» Your instructions
In the data below, find every line with the string "from" and pull it out.

-- START --

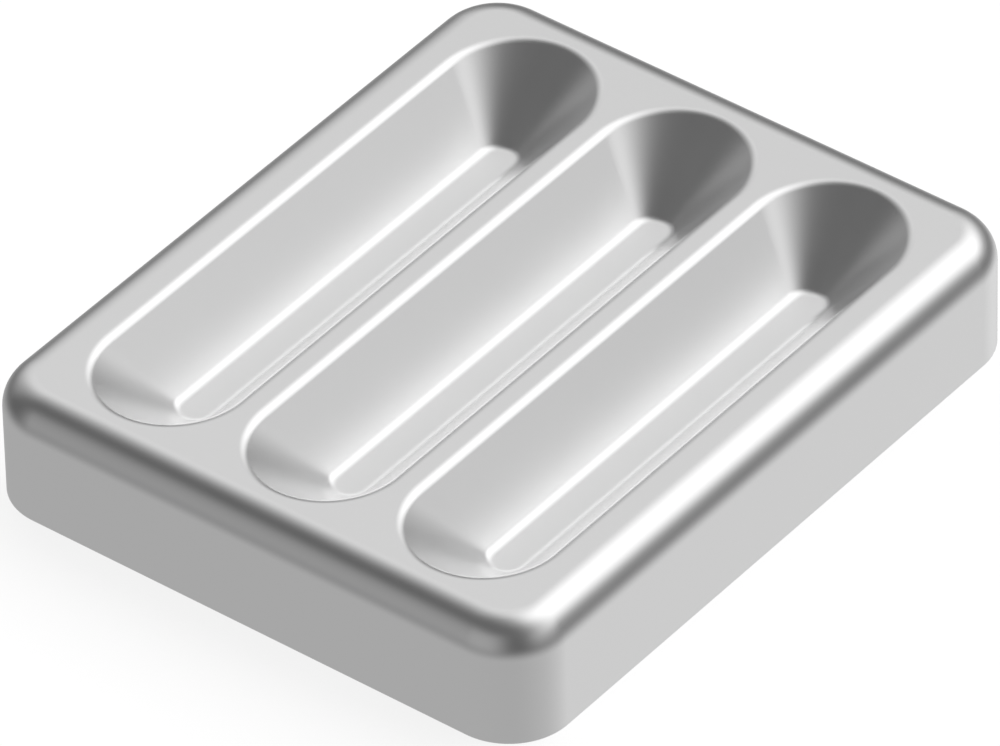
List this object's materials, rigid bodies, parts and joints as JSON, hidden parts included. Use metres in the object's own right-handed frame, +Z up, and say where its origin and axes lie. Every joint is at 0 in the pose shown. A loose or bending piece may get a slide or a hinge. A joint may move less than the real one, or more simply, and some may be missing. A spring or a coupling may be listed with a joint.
{
  "type": "instrument tray",
  "caption": "Low rectangular metal tray with rounded edges and side-by-side scooped pockets with sloping walls, for holding hand instruments; a thin shell, open underneath.",
  "frame": {"origin": "centre of the foot, on the surface that the tray stands on", "axes": "+Z up, +Y along the pockets and the long side, +X across the pockets"},
  "size_m": [0.1458, 0.1756, 0.03],
  "materials": {
    "tray_metal": "fine satin"
  },
  "bodies": {
    "root": {"tray": "tray_metal"}
  },
  "joints": []
}
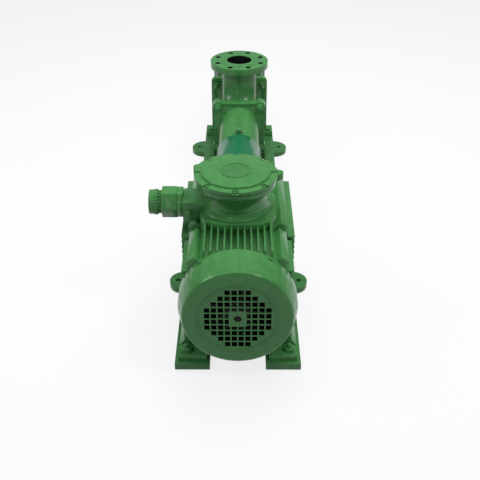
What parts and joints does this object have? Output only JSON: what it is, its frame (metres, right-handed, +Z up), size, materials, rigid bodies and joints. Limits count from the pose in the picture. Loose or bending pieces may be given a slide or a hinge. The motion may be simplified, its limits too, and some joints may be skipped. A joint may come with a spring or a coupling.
{
  "type": "progressive cavity pump",
  "caption": "Horizontal single-screw pump on a base frame: finned motor, guarded coupling, bearing housing, flanged suction casing and a rubber-lined stator held by tie rods.",
  "frame": {"origin": "on the base frame's underside, straight below the suction flange's centre", "axes": "+Z up, +Y along the shaft from the motor's fan to the discharge flange, +X to the right as seen from the fan"},
  "size_m": [0.4134, 1.5512, 0.415],
  "materials": {
    "green_enamel": "gloss enamel",
    "frame_enamel": "gloss enamel",
    "guard_enamel": "gloss enamel",
    "stator_paint": "gloss enamel",
    "bright_steel": "turned",
    "bearing_steel": "ground",
    "hard_chrome": "polished",
    "core_steel": "laminated",
    "copper_windings": "varnished",
    "black_rubber": "matt",
    "spider_rubber": "matt",
    "black_plastic": "matt",
    "brass": "plain",
    "packing": "braided",
    "grey_iron": "machined"
  },
  "bodies": {
    "pump_set": {"base_frame": "frame_enamel", "bearing_cover": "green_enamel", "bearing_housing": "green_enamel", "bearing_spacer": "bearing_steel", "casing_bolts": "green_enamel", "coupling_guard": "guard_enamel", "cover_screws": "bright_steel", "cowl_screws": "green_enamel", "discharge_casing": "green_enamel", "drain_plug": "green_enamel", "earth_screw": "green_enamel", "fan_cowl": "green_enamel", "front_end_shield": "green_enamel", "gland_body": "green_enamel", "gland_follower": "grey_iron", "gland_locknut": "green_enamel", "gland_nut": "green_enamel", "gland_seal": "black_rubber", "gland_studs": "bright_steel", "guard_screws": "guard_enamel", "housing_plug": "green_enamel", "lid_gasket": "black_rubber", "lid_screws": "green_enamel", "motor_bearing_outer_rings": "bearing_steel", "motor_foot_bolts": "green_enamel", "motor_frame": "green_enamel", "packing_rings": "packing", "pump_bearing_outer_rings": "bearing_steel", "pump_foot_bolts": "green_enamel", "rear_end_shield": "green_enamel", "shield_bolts": "green_enamel", "stator_core": "core_steel", "stator_rubber": "black_rubber", "stator_tube": "stator_paint", "stator_windings": "copper_windings", "suction_casing": "green_enamel", "terminal_block": "black_plastic", "terminal_box": "green_enamel", "terminal_box_lid": "green_enamel", "terminal_studs": "brass", "tie_rod_nuts": "green_enamel", "tie_rods": "bright_steel"},
    "drive_line": {"motor_shaft": "bright_steel", "motor_rotor": "core_steel", "cooling_fan": "black_plastic", "motor_coupling_half": "grey_iron", "coupling_spider": "spider_rubber", "pump_coupling_half": "grey_iron", "shaft_keys": "bright_steel", "drive_shaft": "bright_steel", "shaft_joint_pin": "bearing_steel", "motor_bearing_inner_rings": "bearing_steel", "pump_bearing_inner_rings": "bearing_steel"},
    "bearing_balls": {"motor_bearing_balls": "bearing_steel", "pump_bearing_balls": "bearing_steel"},
    "boots": {"joint_boots": "black_rubber"},
    "rod": {"connecting_rod": "bright_steel"},
    "rotor": {"helical_rotor": "hard_chrome", "rotor_joint_pin": "bearing_steel"}
  },
  "joints": [
    {"name": "drive_spin", "type": "hinge", "parent": "pump_set", "child": "drive_line", "pos_m": [0, 0, 0.178], "axis": [0, 1, 0], "continuous": true},
    {"name": "ball_roll", "type": "hinge", "parent": "pump_set", "child": "bearing_balls", "pos_m": [0, 0, 0.178], "axis": [0, 1, 0], "continuous": true},
    {"name": "rod_orbit", "type": "hinge", "parent": "pump_set", "child": "boots", "pos_m": [0, 0, 0.178], "axis": [0, 1, 0], "continuous": true},
    {"name": "rod_spin", "type": "hinge", "parent": "boots", "child": "rod", "pos_m": [0, -0.03, 0.178], "axis": [0.0665, 0.9978, 0], "continuous": true},
    {"name": "rotor_spin", "type": "hinge", "parent": "boots", "child": "rotor", "pos_m": [0.006, 0, 0.178], "axis": [0, 1, 0], "continuous": true}
  ],
  "couplings": [
    {"joint": "ball_roll", "follows": "drive_spin", "ratio": 0.4},
    {"joint": "rod_orbit", "follows": "drive_spin", "ratio": -1},
    {"joint": "rod_spin", "follows": "drive_spin", "ratio": 2},
    {"joint": "rotor_spin", "follows": "drive_spin", "ratio": 2}
  ]
}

-- END --

» Output for this task
What parts and joints does this object have? Output only JSON: what it is, its frame (metres, right-handed, +Z up), size, materials, rigid bodies and joints. Limits count from the pose in the picture. Loose or bending pieces may be given a slide or a hinge. The motion may be simplified, its limits too, and some joints may be skipped. A joint may come with a spring or a coupling.
  "frame": {"origin": "on the base frame's underside, straight below the suction flange's centre", "axes": "+Z up, +Y along the shaft from the motor's fan to the discharge flange, +X to the right as seen from the fan"},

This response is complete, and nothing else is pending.